[BEGIN Available records]

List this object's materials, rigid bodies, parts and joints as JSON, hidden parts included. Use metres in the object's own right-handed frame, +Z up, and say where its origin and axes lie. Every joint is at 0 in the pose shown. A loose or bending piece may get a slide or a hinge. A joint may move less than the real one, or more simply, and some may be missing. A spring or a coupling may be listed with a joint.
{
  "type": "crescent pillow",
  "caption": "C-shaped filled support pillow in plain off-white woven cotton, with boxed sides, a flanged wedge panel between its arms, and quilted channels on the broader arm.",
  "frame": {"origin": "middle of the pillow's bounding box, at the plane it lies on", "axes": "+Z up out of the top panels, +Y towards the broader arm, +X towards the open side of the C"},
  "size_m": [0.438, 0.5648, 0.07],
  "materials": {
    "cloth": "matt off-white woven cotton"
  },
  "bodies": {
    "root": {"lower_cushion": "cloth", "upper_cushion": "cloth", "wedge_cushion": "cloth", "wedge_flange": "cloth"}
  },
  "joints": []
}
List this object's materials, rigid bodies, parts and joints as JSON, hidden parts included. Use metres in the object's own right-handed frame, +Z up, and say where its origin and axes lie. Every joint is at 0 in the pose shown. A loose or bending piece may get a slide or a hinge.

[END Available records]

All of the records must be retyped exactly as they are.

→ In response
List this object's materials, rigid bodies, parts and joints as JSON, hidden parts included. Use metres in the object's own right-handed frame, +Z up, and say where its origin and axes lie. Every joint is at 0 in the pose shown. A loose or bending piece may get a slide or a hinge. A joint may move less than the real one, or more simply, and some may be missing. A spring or a coupling may be listed with a joint.
{
  "type": "crescent pillow",
  "caption": "C-shaped filled support pillow in plain off-white woven cotton, with boxed sides, a flanged wedge panel between its arms, and quilted channels on the broader arm.",
  "frame": {"origin": "middle of the pillow's bounding box, at the plane it lies on", "axes": "+Z up out of the top panels, +Y towards the broader arm, +X towards the open side of the C"},
  "size_m": [0.438, 0.5648, 0.07],
  "materials": {
    "cloth": "matt off-white woven cotton"
  },
  "bodies": {
    "root": {"lower_cushion": "cloth", "upper_cushion": "cloth", "wedge_cushion": "cloth", "wedge_flange": "cloth"}
  },
  "joints": []
}
List this object's materials, rigid bodies, parts and joints as JSON, hidden parts included. Use metres in the object's own right-handed frame, +Z up, and say where its origin and axes lie. Every joint is at 0 in the pose shown. A loose or bending piece may get a slide or a hinge.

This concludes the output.